(Entries with model source code)
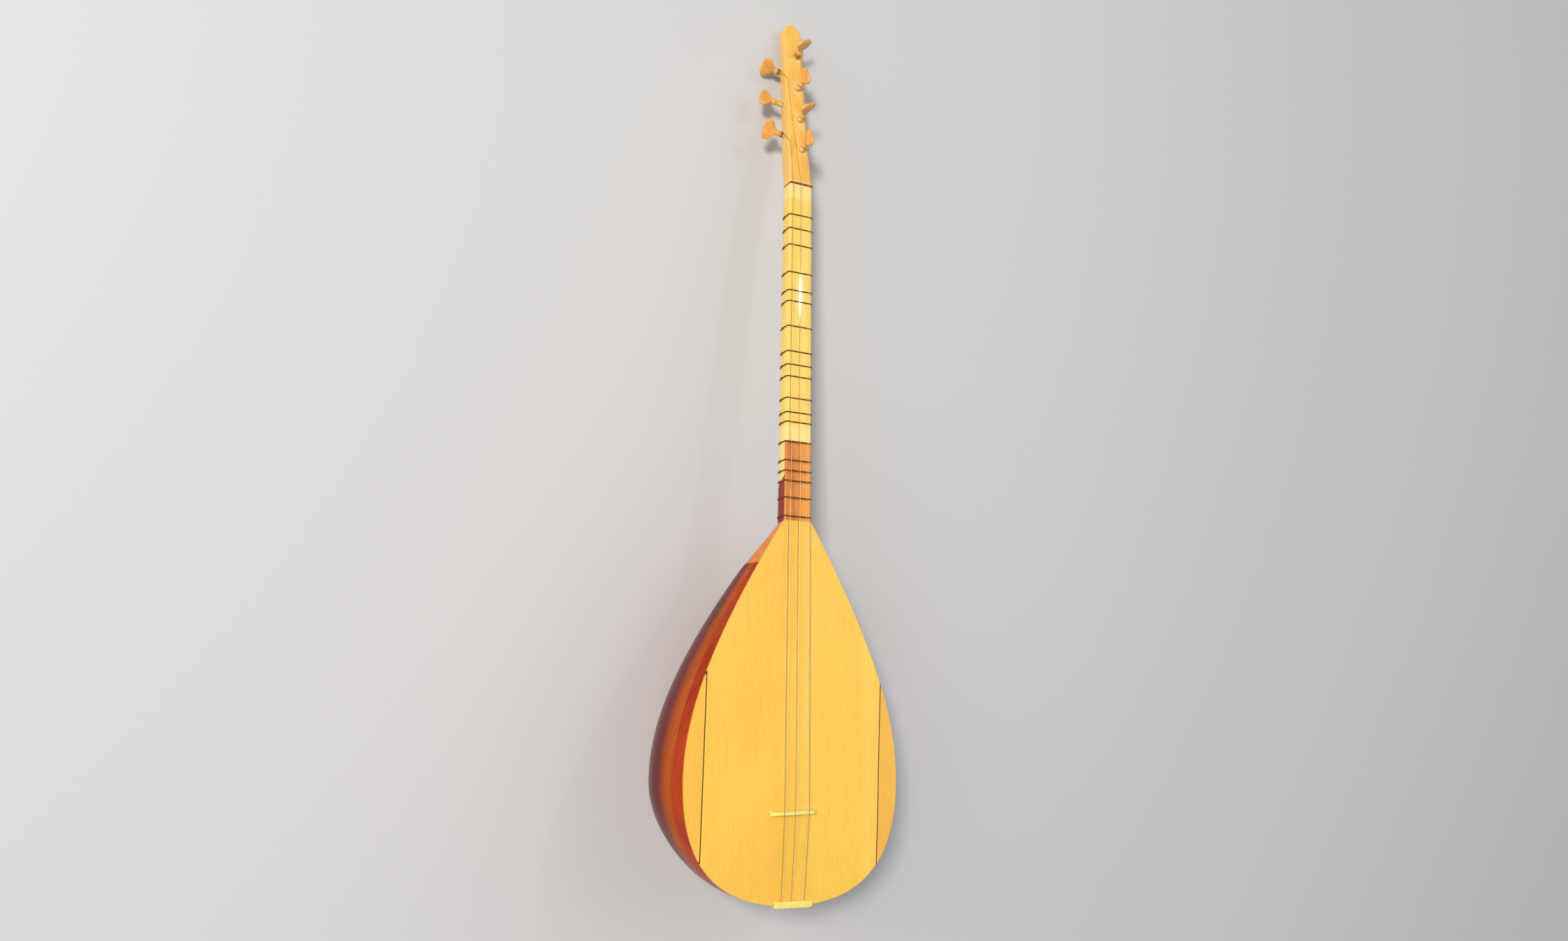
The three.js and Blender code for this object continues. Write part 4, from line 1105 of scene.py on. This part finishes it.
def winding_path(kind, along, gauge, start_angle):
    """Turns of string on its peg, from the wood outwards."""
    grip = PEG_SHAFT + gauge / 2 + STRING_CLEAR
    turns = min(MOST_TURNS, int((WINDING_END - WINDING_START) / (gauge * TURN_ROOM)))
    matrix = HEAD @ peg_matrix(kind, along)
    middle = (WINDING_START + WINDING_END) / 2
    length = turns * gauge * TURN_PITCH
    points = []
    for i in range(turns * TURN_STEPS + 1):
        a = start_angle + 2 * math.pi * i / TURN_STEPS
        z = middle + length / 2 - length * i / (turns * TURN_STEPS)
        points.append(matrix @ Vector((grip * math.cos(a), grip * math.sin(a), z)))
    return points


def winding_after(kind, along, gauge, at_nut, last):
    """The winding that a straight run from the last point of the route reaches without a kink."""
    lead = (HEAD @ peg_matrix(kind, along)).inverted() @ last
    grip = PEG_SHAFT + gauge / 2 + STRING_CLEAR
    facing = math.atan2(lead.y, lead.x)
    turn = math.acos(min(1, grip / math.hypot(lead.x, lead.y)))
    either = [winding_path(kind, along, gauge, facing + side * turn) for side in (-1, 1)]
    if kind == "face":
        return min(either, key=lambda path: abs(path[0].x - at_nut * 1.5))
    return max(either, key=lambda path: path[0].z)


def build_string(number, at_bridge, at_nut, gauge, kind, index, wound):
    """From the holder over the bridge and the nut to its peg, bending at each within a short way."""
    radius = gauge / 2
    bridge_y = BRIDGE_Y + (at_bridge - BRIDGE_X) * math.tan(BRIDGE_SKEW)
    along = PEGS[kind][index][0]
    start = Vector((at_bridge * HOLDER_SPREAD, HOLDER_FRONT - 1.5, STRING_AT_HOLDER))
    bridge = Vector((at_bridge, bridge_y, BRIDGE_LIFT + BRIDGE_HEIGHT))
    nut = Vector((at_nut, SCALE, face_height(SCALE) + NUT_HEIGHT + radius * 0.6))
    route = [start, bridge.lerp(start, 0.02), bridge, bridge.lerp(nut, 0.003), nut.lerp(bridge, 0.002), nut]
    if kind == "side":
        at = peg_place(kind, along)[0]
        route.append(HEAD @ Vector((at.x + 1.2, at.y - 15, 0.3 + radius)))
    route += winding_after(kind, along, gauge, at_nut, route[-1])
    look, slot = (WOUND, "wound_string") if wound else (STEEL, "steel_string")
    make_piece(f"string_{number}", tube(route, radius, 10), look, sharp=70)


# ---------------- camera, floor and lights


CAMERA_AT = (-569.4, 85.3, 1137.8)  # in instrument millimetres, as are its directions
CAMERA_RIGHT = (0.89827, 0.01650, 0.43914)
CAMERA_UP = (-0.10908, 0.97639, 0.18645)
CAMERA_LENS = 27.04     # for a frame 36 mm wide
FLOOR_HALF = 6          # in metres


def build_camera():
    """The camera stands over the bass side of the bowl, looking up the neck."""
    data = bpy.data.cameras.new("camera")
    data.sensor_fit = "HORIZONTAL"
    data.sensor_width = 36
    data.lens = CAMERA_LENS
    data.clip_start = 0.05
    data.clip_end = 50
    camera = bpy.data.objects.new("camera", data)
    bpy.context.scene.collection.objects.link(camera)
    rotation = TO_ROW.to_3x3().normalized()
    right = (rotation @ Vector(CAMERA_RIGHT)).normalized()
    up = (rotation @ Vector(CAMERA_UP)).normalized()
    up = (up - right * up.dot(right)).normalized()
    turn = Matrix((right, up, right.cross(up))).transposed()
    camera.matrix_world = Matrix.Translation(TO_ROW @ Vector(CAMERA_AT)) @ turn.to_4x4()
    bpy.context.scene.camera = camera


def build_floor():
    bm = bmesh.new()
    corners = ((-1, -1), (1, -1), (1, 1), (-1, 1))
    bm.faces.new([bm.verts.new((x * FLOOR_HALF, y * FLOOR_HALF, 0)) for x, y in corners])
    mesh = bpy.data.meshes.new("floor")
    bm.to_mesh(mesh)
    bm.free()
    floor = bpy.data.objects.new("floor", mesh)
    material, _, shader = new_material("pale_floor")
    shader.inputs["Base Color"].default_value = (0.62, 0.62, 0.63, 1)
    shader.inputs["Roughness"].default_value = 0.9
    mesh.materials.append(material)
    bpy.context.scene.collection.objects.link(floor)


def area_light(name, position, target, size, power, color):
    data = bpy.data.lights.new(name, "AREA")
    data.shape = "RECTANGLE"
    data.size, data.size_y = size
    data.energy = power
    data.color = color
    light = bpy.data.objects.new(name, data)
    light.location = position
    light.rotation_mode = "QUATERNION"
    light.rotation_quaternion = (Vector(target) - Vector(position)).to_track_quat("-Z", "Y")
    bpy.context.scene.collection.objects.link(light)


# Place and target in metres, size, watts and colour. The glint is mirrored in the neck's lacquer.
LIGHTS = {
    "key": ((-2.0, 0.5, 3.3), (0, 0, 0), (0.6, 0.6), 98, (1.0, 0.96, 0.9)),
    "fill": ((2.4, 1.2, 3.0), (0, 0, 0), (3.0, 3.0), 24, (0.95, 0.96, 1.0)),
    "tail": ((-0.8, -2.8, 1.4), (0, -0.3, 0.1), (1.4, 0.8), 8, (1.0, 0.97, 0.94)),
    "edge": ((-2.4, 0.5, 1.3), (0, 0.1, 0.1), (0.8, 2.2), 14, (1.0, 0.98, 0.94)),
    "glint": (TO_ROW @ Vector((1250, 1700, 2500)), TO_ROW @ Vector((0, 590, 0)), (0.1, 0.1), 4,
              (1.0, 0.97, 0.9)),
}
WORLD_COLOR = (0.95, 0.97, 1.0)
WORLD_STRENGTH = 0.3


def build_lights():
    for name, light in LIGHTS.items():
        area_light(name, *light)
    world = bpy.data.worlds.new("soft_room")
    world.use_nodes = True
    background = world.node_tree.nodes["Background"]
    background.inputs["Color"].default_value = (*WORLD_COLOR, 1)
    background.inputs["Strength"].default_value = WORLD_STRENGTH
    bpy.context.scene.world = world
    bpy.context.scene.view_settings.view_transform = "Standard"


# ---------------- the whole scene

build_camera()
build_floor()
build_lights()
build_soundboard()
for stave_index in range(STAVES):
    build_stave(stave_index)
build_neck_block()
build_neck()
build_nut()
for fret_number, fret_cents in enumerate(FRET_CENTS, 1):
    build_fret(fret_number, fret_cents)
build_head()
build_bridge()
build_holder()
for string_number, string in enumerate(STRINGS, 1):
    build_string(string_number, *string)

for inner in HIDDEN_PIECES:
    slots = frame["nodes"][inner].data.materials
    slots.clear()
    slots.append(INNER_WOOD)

--

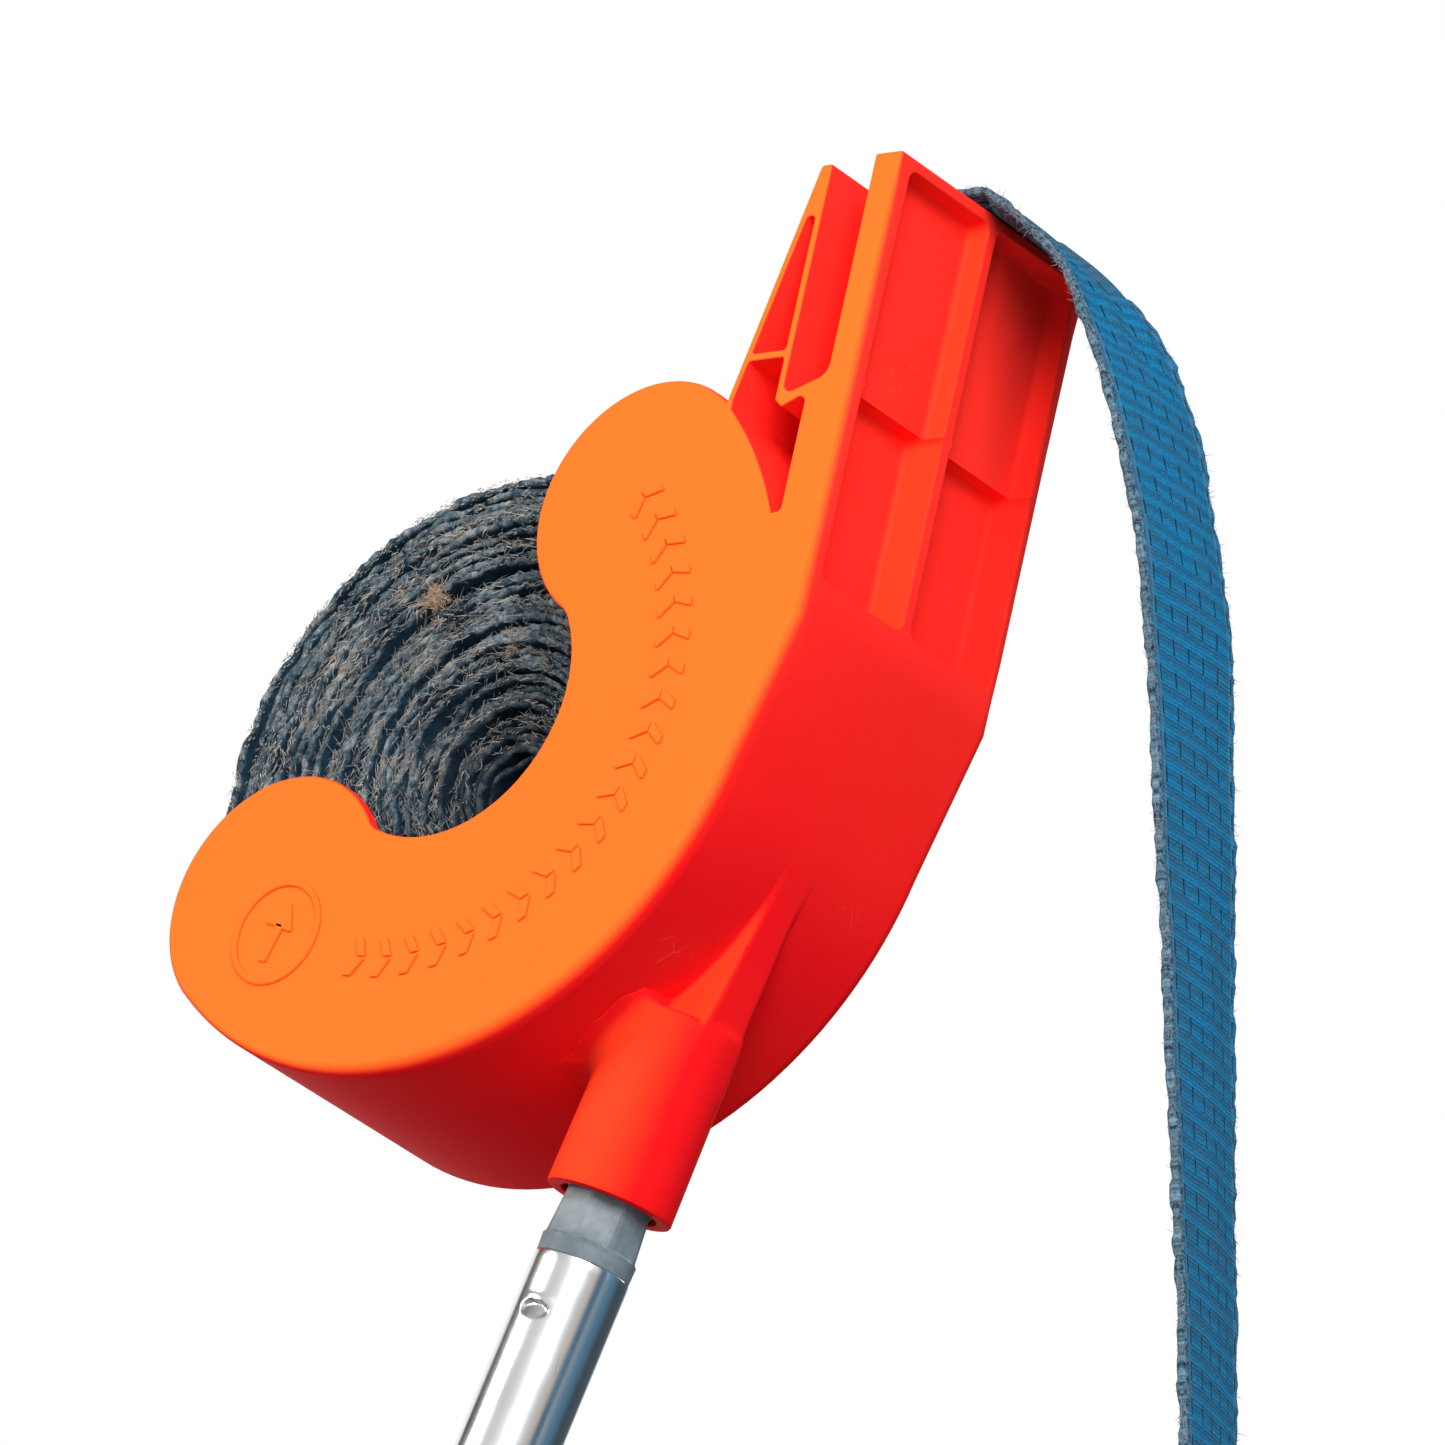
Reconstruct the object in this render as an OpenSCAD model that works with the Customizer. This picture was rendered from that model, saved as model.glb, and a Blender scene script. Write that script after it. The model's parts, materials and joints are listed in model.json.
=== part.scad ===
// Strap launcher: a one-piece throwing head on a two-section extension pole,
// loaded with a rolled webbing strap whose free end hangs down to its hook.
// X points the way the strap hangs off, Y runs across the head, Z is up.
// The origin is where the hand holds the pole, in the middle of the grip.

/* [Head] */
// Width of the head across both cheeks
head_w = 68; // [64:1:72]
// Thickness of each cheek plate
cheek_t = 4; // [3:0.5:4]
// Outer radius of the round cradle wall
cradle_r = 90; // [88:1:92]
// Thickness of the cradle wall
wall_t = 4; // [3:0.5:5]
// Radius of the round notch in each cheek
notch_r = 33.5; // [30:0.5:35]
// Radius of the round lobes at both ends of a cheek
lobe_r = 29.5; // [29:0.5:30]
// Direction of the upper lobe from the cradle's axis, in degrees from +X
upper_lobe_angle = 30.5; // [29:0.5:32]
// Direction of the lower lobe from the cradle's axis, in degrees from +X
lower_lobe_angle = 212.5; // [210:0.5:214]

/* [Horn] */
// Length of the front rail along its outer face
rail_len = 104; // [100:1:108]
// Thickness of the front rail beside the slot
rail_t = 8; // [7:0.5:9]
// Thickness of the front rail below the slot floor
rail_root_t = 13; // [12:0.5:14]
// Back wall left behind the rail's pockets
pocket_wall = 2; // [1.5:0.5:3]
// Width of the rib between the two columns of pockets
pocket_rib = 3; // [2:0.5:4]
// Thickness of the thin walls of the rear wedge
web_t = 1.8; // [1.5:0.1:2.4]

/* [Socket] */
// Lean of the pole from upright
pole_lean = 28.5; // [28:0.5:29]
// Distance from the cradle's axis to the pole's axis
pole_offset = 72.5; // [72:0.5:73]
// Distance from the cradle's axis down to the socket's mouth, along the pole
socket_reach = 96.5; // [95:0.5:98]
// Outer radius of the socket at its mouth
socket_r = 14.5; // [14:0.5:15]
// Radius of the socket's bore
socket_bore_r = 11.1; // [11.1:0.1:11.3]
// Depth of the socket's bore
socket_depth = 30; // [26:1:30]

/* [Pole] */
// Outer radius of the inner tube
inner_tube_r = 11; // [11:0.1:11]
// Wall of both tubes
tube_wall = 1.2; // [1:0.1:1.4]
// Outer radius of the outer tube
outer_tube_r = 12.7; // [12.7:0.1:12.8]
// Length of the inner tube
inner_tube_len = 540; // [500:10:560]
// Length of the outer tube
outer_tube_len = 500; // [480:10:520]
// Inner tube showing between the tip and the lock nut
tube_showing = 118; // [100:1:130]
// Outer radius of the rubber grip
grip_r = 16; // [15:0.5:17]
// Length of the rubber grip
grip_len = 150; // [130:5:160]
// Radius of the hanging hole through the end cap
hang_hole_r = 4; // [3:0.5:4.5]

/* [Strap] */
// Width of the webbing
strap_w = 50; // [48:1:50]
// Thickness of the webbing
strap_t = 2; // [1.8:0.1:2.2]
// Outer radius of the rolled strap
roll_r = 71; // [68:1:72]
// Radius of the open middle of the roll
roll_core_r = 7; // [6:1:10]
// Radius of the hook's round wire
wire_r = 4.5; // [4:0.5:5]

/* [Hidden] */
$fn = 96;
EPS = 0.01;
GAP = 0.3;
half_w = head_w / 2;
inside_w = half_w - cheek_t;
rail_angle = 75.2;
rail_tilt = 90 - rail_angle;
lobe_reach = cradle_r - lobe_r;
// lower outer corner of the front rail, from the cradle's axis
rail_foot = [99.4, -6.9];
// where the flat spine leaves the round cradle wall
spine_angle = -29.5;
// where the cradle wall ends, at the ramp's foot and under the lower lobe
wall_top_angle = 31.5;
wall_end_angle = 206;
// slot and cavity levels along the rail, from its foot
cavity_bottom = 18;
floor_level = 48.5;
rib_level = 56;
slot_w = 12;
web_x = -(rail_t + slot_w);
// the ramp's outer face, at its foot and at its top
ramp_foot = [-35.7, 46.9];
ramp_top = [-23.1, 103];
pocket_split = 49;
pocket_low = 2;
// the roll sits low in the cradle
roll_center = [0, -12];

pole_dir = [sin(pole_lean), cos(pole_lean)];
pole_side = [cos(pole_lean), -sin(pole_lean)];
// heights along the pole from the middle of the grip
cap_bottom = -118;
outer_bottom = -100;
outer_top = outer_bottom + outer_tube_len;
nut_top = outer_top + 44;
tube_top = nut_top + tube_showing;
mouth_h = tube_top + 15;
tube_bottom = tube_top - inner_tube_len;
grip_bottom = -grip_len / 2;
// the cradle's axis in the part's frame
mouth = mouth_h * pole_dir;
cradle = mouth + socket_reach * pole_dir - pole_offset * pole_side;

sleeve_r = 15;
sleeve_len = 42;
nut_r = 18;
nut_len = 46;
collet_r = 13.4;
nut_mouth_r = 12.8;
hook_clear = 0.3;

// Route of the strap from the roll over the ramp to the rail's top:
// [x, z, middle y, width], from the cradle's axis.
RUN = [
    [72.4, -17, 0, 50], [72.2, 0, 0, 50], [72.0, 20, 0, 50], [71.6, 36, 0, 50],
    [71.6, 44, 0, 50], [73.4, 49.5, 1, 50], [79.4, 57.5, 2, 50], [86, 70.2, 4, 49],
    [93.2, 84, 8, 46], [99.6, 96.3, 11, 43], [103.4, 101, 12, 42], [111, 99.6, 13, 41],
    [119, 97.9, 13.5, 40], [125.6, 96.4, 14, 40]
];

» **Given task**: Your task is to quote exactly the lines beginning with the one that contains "The three.js and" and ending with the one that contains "return points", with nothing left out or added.

» **Exercise output**:
The three.js and Blender code for this object continues. Write part 4, from line 1105 of scene.py on. This part finishes it.
def winding_path(kind, along, gauge, start_angle):
    """Turns of string on its peg, from the wood outwards."""
    grip = PEG_SHAFT + gauge / 2 + STRING_CLEAR
    turns = min(MOST_TURNS, int((WINDING_END - WINDING_START) / (gauge * TURN_ROOM)))
    matrix = HEAD @ peg_matrix(kind, along)
    middle = (WINDING_START + WINDING_END) / 2
    length = turns * gauge * TURN_PITCH
    points = []
    for i in range(turns * TURN_STEPS + 1):
        a = start_angle + 2 * math.pi * i / TURN_STEPS
        z = middle + length / 2 - length * i / (turns * TURN_STEPS)
        points.append(matrix @ Vector((grip * math.cos(a), grip * math.sin(a), z)))
    return points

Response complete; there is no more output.